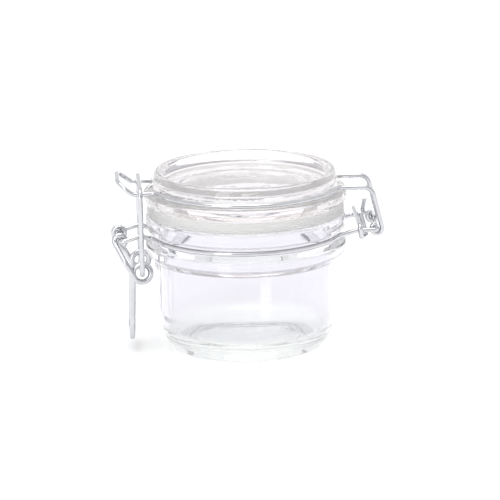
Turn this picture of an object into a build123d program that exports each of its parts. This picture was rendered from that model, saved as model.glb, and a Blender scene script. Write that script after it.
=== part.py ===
from build123d import *
import os
from math import acos, asin, atan2, cos, degrees, hypot, pi, radians, sin, sqrt, tan

# A small clip-top preserving jar: a glass jar and a glass lid with a soft gasket between
# them, held together by four bent steel wires. Millimetres, +Z up. The origin is on the
# jar's axis in the plane it stands on. The hinge is on the +X side, the latch on the -X side.

# ---- driving dimensions: glass -------------------------------------------------------
body_radius = 32.6          # straight wall of the jar
wall = 3.0                  # glass thickness of that wall
floor_top = 4.4             # inside floor above the table
floor_radius = 27.6         # where the inside wall would meet the floor, before rounding
foot_radius = 26.4          # outer edge of the resting ring, before its rounding
foot_inner_radius = 20.8    # inner edge of the resting ring
punt_height = 1.5           # how far the underside is pushed up inside the resting ring
bead_radius = 35.55         # the bead that carries the neck wire
bead_bottom = 32.3
bead_top = 39.7
groove_radius = 33.0        # bottom of the wire groove between bead and collar
collar_radius = 35.3
collar_bottom = 43.3
rim_height = 48.3           # the sealing face of the jar
mouth_radius = body_radius - wall

flange_radius = 36.0        # widest part of the lid
flange_bottom = 52.5
flange_top = 56.9
lid_ring_radius = 32.45     # foot of the raised ring on the lid, outside
lid_ring_bulge = 32.85      # the ring's widest part, above the wire
lid_ring_inner = 29.7       # edge inside the ring's round crest
lid_height = 63.9
panel_top = 59.6            # the sunk panel inside the ring
panel_bottom = 54.8
plug_radius = 27.9          # skirt of the lid that enters the mouth
plug_bottom = 47.9

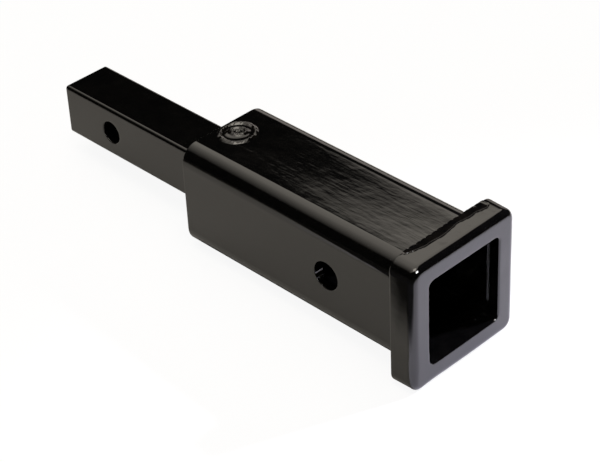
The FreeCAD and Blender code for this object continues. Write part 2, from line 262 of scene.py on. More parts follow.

□ □ □ □ □

> _Aim_:
Up to and including the line with "# jar's axis", repeat the entries exactly, beginning at their first line.

> _Full output_:
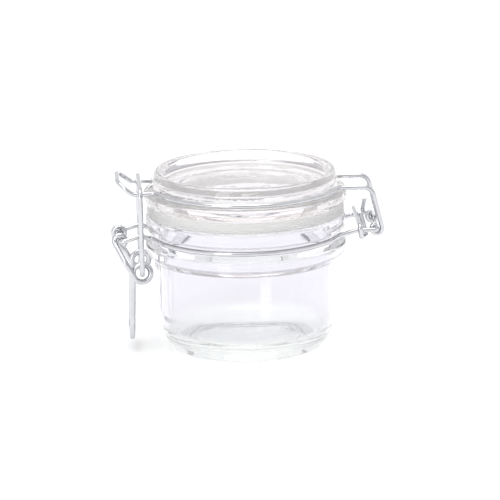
Turn this picture of an object into a build123d program that exports each of its parts. This picture was rendered from that model, saved as model.glb, and a Blender scene script. Write that script after it.
=== part.py ===
from build123d import *
import os
from math import acos, asin, atan2, cos, degrees, hypot, pi, radians, sin, sqrt, tan

# A small clip-top preserving jar: a glass jar and a glass lid with a soft gasket between
# them, held together by four bent steel wires. Millimetres, +Z up. The origin is on the
# jar's axis in the plane it stands on. The hinge is on the +X side, the latch on the -X side.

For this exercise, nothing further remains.